▶ _Task statement_
Count how many lines contain "FreeCAD" and reply with that number only.

[Begin Dataset entries]

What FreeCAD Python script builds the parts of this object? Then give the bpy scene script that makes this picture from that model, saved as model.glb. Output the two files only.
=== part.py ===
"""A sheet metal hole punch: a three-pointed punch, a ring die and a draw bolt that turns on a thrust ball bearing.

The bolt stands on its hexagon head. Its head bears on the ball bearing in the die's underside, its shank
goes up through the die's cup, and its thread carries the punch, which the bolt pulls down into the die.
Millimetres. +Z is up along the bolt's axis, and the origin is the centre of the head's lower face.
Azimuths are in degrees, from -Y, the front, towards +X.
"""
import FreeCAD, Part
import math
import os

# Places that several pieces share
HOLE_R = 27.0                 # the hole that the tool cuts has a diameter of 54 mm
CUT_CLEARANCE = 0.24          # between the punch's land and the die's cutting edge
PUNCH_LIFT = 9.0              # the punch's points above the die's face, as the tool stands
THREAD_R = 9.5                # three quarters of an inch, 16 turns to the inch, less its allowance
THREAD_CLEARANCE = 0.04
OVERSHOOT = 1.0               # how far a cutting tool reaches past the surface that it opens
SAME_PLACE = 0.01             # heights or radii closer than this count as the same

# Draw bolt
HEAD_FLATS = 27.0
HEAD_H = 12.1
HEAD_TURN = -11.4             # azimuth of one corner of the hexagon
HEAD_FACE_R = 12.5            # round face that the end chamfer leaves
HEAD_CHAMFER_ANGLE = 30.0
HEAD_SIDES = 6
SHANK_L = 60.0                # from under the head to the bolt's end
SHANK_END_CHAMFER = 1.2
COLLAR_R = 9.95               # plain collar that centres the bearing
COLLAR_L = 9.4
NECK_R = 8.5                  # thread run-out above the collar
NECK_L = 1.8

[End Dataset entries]
[Begin Dataset entries]

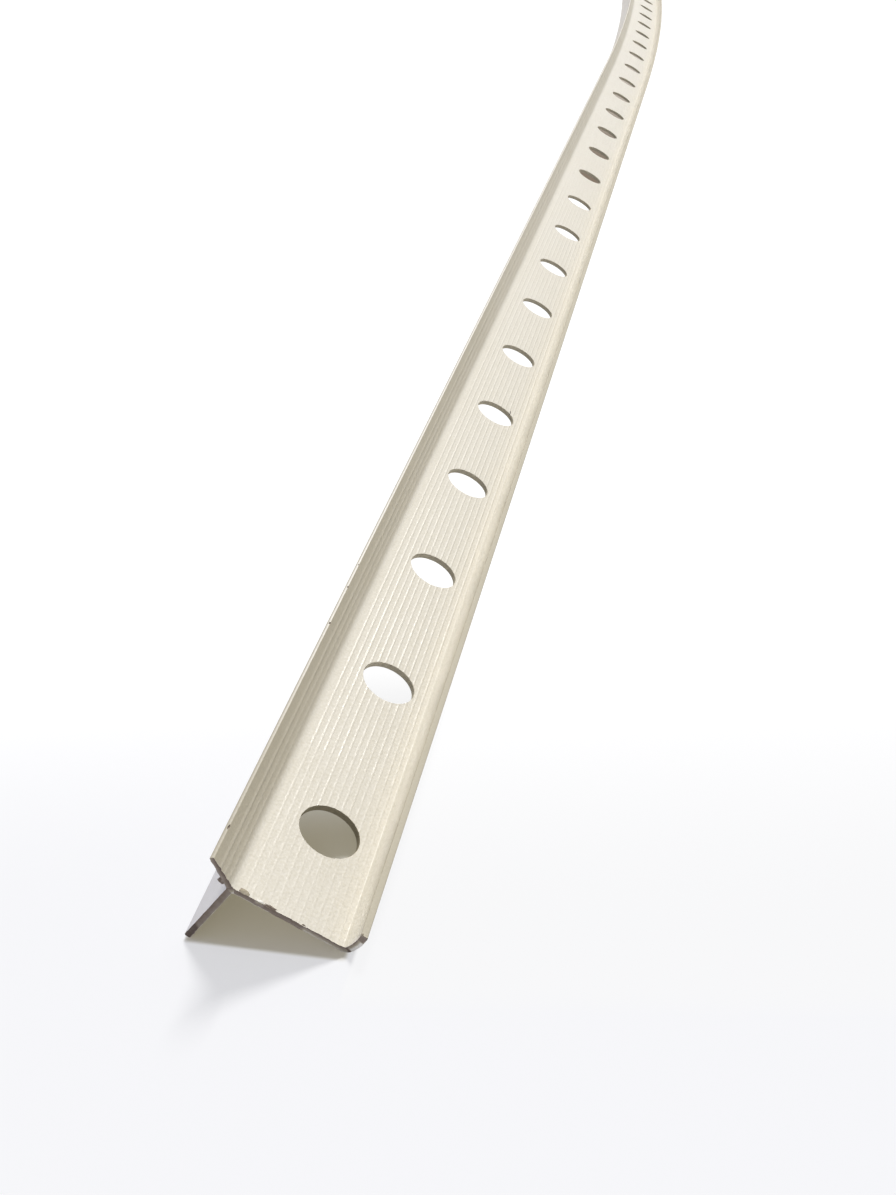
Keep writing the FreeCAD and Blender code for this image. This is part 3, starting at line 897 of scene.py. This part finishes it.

[End Dataset entries]
[Begin Dataset entries]

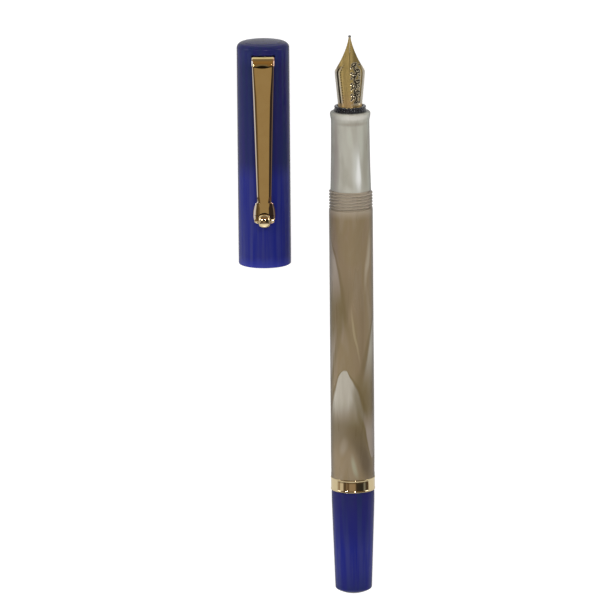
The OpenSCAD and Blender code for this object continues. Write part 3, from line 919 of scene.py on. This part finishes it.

[End Dataset entries]

▶ _Result of the task_
3